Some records

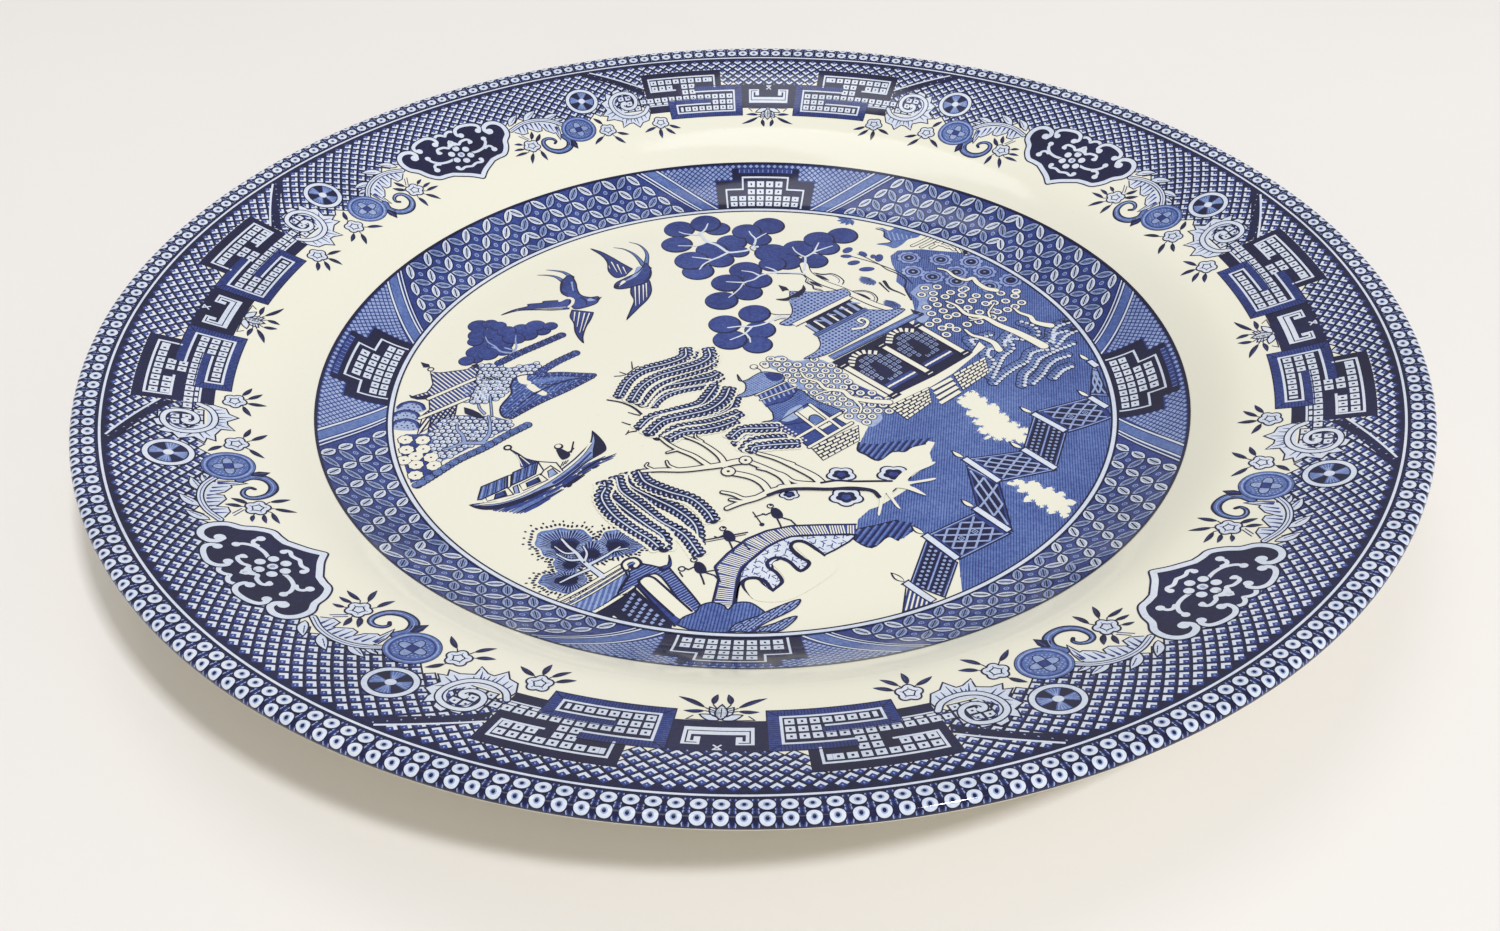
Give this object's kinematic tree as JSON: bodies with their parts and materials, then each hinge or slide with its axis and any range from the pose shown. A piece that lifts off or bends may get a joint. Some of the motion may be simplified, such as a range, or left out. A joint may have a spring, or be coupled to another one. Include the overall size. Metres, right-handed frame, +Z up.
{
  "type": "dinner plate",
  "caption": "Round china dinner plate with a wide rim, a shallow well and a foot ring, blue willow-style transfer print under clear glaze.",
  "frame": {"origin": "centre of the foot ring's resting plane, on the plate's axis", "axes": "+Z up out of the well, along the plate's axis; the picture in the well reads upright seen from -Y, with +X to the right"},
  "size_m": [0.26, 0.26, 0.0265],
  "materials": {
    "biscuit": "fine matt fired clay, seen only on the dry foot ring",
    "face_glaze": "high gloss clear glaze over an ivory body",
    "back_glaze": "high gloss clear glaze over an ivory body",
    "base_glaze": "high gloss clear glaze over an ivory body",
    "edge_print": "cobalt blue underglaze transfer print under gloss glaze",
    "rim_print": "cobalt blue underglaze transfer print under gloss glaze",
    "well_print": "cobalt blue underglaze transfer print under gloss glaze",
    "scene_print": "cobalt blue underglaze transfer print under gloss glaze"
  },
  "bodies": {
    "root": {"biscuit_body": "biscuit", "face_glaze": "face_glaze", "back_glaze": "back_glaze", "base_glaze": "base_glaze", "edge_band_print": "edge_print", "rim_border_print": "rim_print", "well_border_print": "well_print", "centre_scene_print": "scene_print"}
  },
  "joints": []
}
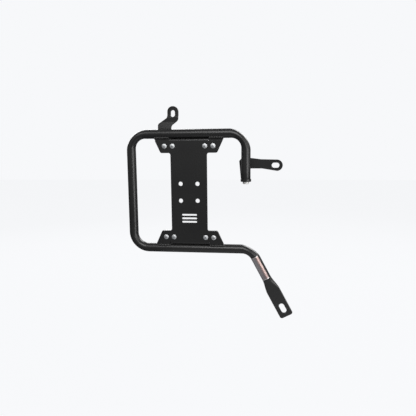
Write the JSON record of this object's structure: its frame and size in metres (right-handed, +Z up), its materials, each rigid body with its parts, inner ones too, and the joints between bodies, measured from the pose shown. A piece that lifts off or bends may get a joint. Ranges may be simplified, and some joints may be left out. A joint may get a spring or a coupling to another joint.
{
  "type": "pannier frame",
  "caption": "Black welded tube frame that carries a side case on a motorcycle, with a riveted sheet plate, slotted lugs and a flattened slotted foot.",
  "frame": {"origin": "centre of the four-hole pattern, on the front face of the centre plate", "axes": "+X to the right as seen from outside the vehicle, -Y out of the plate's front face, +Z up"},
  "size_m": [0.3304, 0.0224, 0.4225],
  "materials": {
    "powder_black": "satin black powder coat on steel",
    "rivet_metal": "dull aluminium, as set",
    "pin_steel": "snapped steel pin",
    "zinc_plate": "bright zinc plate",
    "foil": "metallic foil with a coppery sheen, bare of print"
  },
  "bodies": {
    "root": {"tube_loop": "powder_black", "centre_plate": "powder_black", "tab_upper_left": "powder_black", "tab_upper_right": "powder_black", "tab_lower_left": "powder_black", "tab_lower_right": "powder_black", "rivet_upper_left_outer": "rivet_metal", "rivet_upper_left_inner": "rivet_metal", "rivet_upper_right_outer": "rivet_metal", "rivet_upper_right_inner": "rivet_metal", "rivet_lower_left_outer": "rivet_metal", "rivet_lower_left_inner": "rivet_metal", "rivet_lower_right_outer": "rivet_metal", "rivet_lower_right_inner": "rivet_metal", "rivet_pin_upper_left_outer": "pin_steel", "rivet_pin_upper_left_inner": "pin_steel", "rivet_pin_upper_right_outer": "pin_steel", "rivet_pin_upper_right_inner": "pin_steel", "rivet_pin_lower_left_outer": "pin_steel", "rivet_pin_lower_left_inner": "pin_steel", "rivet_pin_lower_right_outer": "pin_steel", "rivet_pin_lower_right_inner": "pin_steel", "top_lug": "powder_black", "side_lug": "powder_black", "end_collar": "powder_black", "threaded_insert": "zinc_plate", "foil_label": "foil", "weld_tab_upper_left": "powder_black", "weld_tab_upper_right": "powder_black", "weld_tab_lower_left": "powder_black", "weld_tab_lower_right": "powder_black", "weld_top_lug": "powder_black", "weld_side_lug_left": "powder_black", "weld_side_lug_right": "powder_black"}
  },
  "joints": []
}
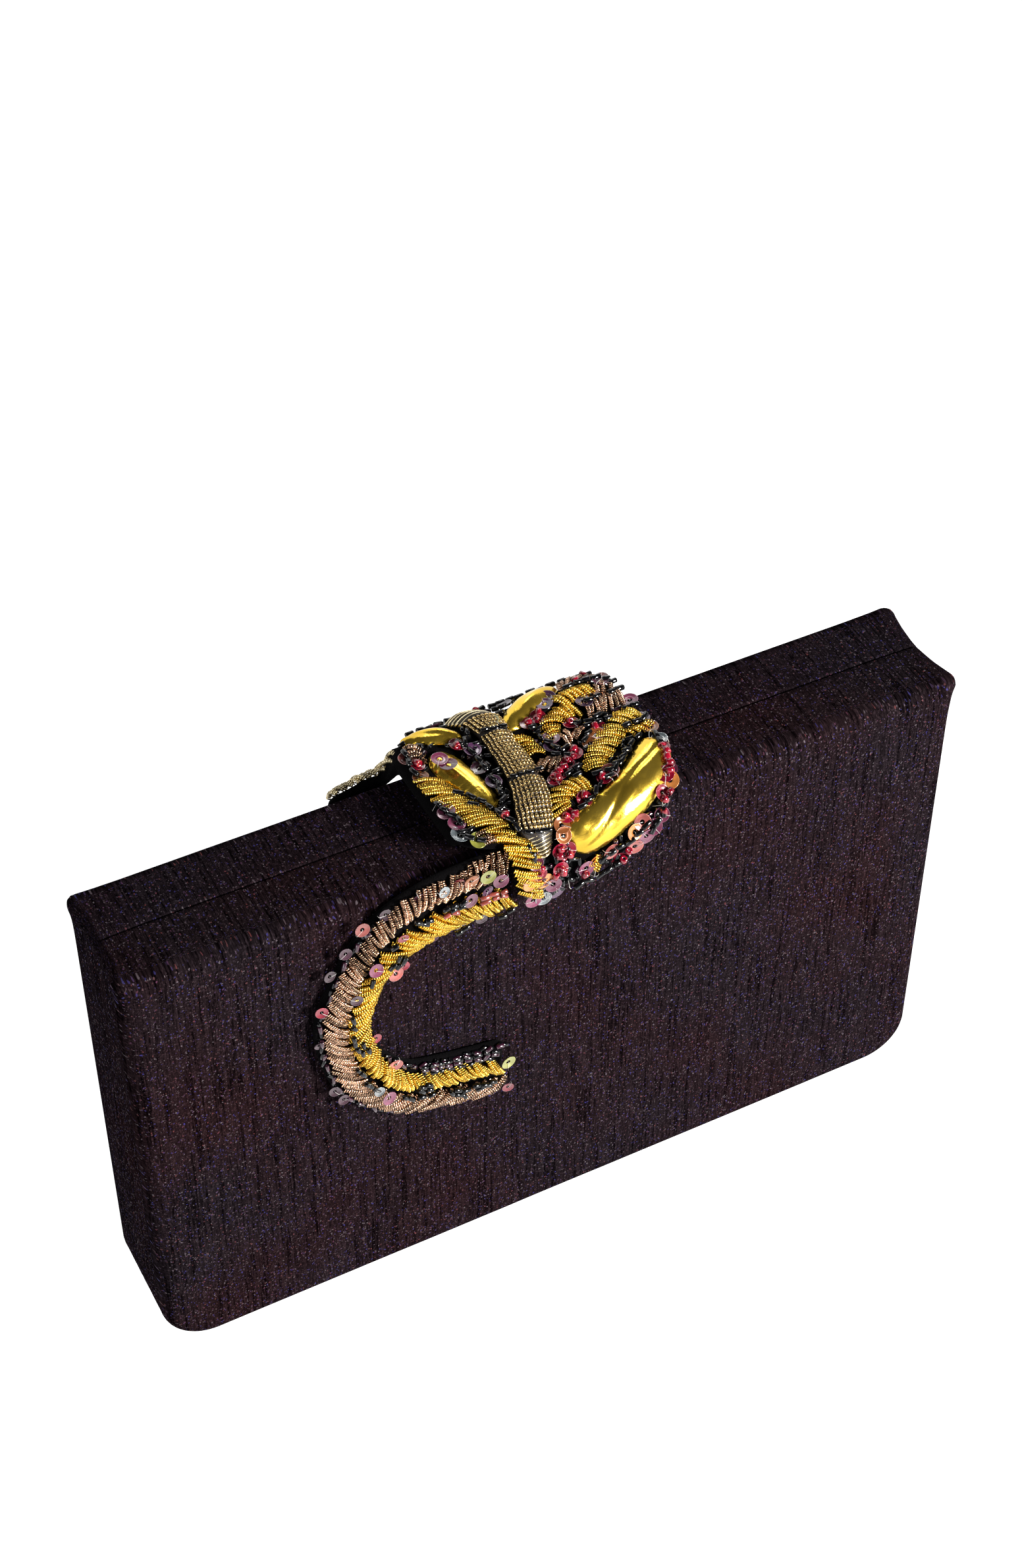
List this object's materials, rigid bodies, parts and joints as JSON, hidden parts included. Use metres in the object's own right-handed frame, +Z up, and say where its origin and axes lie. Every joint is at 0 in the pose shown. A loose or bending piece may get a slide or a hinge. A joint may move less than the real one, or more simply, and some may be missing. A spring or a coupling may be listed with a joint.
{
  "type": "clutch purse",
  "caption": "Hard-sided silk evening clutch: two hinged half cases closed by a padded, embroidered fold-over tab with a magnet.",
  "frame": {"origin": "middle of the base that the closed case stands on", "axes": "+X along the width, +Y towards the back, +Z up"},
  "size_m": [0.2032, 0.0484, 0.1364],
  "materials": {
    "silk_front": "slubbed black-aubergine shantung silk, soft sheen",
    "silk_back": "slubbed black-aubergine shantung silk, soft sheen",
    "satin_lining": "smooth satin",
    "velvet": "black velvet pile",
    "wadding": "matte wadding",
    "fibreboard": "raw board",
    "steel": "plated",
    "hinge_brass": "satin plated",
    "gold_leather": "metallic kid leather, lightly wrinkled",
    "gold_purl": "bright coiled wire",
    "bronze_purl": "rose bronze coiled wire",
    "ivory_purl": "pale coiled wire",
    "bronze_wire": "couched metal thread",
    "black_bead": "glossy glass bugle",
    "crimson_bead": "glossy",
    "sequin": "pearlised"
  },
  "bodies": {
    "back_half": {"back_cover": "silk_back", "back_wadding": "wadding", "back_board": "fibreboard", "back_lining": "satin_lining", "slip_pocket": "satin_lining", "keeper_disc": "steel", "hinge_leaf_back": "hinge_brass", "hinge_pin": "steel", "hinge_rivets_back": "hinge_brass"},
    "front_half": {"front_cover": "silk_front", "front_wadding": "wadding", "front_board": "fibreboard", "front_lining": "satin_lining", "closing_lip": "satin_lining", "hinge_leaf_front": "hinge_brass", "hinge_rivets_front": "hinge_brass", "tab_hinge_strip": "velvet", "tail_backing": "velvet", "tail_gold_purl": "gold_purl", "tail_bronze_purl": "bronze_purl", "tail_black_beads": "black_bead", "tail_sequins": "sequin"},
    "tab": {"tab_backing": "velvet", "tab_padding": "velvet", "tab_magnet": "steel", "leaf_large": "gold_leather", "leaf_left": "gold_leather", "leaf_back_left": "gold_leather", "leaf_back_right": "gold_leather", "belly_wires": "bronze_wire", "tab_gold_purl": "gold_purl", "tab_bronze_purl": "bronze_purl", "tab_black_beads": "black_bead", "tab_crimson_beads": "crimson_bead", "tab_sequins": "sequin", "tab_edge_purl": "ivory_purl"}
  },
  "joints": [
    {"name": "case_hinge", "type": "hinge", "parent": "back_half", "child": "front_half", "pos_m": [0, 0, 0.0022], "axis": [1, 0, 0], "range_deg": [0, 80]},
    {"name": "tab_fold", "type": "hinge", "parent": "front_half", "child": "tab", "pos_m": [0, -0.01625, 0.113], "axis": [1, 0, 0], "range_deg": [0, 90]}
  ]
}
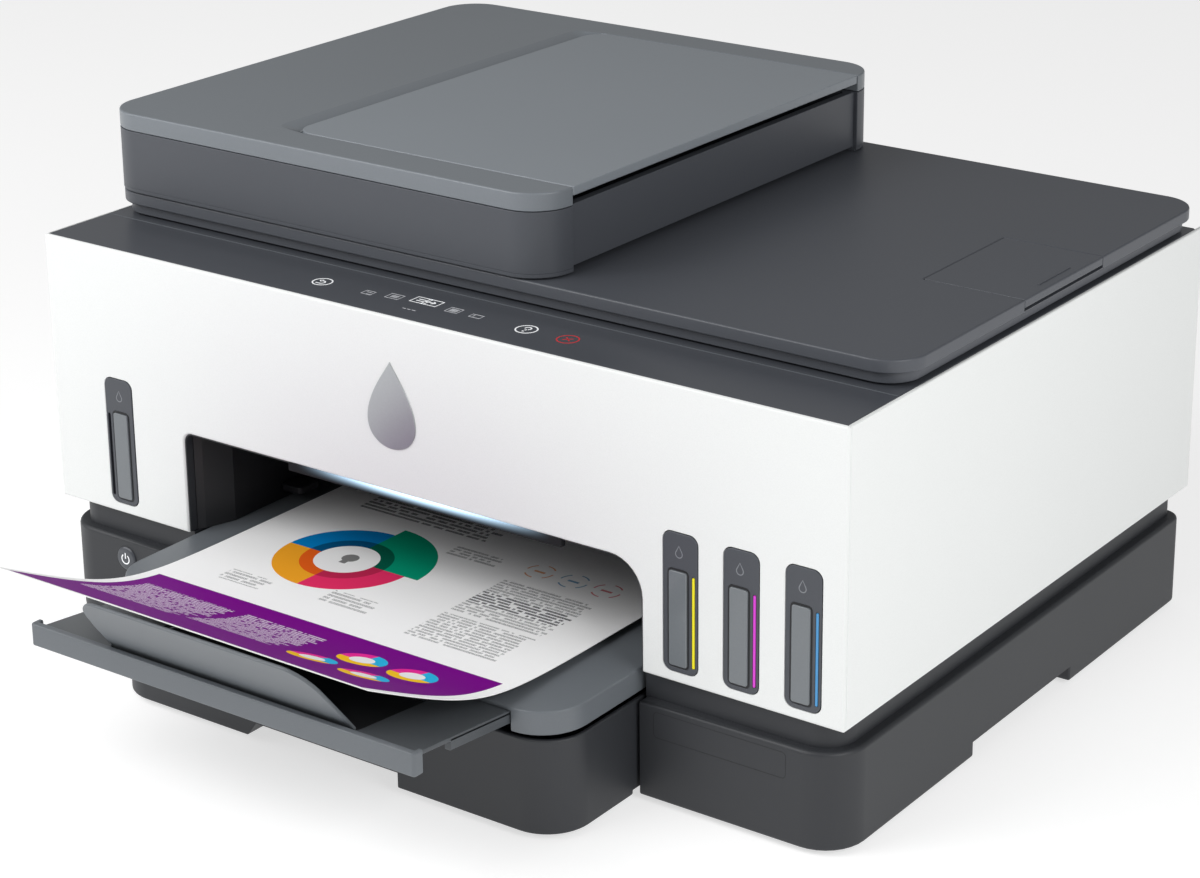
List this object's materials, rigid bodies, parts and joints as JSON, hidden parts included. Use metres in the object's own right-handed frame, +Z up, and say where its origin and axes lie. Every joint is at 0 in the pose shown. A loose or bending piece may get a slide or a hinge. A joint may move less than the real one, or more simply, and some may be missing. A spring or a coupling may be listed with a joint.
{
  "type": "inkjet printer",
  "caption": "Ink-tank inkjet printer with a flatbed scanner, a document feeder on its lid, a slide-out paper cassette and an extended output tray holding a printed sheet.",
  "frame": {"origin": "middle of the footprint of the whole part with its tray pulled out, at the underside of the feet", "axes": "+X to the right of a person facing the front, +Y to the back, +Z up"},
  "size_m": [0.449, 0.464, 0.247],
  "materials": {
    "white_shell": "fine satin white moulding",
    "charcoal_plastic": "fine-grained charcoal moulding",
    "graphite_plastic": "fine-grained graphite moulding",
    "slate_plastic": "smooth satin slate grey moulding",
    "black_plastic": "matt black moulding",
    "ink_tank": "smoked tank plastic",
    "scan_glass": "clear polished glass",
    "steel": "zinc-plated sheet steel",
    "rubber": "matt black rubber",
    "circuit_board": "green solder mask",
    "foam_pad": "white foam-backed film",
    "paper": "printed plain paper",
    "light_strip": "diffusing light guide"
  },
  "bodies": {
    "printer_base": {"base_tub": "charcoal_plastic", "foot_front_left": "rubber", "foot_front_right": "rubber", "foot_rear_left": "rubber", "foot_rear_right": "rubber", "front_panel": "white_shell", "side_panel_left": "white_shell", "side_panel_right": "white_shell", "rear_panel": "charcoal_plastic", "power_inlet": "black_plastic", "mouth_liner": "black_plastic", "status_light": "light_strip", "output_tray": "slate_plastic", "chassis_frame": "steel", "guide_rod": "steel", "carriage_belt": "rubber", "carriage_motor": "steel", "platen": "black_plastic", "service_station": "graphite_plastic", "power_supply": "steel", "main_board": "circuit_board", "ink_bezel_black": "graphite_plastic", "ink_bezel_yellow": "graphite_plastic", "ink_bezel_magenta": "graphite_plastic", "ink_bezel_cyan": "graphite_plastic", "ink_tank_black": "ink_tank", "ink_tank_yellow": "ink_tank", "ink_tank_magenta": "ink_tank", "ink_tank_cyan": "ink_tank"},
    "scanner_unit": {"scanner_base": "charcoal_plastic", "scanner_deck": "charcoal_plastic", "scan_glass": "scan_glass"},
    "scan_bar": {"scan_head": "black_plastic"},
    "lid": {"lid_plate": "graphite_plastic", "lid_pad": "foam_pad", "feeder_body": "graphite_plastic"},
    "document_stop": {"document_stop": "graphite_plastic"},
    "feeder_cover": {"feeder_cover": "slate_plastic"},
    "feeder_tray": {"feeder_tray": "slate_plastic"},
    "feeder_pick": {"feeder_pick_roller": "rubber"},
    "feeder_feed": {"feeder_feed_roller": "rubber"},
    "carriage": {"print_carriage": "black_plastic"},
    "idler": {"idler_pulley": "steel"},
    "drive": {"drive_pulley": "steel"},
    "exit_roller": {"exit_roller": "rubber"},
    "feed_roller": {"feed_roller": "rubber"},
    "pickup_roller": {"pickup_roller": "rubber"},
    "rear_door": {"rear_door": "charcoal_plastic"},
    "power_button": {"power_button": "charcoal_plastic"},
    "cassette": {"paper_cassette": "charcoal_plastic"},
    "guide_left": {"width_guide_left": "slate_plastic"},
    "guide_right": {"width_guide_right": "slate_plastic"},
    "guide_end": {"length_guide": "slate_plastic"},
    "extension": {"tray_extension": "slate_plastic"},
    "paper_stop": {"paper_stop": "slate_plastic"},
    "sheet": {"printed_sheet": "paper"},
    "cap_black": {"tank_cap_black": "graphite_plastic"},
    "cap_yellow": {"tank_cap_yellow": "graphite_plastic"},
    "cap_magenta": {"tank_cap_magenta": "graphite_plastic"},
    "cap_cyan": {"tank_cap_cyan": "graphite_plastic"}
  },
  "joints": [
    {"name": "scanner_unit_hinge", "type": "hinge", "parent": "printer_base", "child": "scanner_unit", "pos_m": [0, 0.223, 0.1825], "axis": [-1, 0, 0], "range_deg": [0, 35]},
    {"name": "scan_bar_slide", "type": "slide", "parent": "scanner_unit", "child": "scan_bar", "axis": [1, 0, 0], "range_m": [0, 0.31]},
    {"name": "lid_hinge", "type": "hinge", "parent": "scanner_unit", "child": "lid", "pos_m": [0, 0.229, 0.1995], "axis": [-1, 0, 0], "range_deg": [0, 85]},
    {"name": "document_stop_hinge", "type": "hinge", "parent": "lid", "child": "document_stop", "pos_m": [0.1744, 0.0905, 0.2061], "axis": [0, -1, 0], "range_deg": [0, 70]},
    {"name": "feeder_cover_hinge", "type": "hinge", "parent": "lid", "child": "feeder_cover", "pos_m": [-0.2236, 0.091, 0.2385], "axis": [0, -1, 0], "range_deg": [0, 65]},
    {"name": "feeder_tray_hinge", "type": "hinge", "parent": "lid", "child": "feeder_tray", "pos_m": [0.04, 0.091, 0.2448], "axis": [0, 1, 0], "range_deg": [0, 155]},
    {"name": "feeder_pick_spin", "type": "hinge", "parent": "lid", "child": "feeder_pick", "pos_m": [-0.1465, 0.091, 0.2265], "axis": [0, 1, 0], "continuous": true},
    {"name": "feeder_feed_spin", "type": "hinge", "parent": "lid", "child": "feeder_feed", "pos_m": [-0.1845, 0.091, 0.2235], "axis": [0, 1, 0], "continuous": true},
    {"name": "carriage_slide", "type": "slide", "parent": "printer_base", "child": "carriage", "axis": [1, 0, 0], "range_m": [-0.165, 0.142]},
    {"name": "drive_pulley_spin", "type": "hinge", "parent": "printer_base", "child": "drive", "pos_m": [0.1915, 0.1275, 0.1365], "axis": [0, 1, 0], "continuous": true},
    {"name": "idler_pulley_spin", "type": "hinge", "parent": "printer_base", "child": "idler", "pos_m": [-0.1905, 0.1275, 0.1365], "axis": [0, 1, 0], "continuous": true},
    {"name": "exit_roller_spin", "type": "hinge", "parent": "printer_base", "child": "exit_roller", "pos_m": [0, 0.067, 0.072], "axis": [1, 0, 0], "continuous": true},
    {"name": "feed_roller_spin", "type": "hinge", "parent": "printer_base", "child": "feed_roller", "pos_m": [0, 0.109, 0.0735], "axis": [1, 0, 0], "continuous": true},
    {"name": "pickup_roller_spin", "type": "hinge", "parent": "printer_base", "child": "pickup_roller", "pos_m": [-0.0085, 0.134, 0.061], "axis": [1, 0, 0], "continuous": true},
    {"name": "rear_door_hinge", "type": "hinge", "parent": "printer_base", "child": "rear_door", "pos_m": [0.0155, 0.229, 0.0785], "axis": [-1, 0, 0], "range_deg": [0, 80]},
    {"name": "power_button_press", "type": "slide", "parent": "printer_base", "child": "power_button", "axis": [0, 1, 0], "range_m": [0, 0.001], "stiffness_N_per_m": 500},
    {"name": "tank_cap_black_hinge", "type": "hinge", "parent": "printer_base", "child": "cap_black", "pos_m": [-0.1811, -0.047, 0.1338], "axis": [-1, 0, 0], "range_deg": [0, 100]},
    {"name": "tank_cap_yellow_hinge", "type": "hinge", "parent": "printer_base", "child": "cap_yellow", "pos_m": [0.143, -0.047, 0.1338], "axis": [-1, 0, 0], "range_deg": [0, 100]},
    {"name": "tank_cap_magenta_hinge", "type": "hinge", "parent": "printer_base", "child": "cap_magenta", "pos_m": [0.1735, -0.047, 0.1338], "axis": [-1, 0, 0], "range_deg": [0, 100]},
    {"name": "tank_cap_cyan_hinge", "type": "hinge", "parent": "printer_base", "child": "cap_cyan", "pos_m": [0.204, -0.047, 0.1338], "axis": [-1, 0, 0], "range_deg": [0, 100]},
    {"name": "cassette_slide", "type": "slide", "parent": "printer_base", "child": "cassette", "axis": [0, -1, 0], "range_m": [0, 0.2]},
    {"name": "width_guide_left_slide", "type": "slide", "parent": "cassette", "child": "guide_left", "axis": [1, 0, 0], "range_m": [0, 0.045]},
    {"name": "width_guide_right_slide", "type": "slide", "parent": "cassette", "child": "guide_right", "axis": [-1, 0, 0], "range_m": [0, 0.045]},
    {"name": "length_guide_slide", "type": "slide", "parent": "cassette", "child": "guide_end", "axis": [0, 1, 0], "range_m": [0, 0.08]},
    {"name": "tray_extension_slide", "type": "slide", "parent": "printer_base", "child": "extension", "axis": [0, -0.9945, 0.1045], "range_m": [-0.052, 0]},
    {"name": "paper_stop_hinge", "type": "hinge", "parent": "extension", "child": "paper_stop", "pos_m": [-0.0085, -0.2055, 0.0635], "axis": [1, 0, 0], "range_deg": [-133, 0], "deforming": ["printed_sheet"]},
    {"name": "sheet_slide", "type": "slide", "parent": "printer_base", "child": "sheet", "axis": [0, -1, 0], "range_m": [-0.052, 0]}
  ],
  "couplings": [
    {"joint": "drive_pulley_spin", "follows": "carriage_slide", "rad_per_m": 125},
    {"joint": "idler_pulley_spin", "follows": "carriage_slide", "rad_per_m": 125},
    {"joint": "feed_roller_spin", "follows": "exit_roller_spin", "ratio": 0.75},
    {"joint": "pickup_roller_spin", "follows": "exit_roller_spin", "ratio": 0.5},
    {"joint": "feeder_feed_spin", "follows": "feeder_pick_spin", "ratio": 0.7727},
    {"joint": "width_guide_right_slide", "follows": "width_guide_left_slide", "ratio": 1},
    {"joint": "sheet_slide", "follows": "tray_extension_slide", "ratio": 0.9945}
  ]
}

__Written task__. Look through the entries above; copy each line where the string "object" appears.

__Exercise answer__.
Give this object's kinematic tree as JSON: bodies with their parts and materials, then each hinge or slide with its axis and any range from the pose shown. A piece that lifts off or bends may get a joint. Some of the motion may be simplified, such as a range, or left out. A joint may have a spring, or be coupled to another one. Include the overall size. Metres, right-handed frame, +Z up.
Write the JSON record of this object's structure: its frame and size in metres (right-handed, +Z up), its materials, each rigid body with its parts, inner ones too, and the joints between bodies, measured from the pose shown. A piece that lifts off or bends may get a joint. Ranges may be simplified, and some joints may be left out. A joint may get a spring or a coupling to another joint.
List this object's materials, rigid bodies, parts and joints as JSON, hidden parts included. Use metres in the object's own right-handed frame, +Z up, and say where its origin and axes lie. Every joint is at 0 in the pose shown. A loose or bending piece may get a slide or a hinge. A joint may move less than the real one, or more simply, and some may be missing. A spring or a coupling may be listed with a joint.
List this object's materials, rigid bodies, parts and joints as JSON, hidden parts included. Use metres in the object's own right-handed frame, +Z up, and say where its origin and axes lie. Every joint is at 0 in the pose shown. A loose or bending piece may get a slide or a hinge. A joint may move less than the real one, or more simply, and some may be missing. A spring or a coupling may be listed with a joint.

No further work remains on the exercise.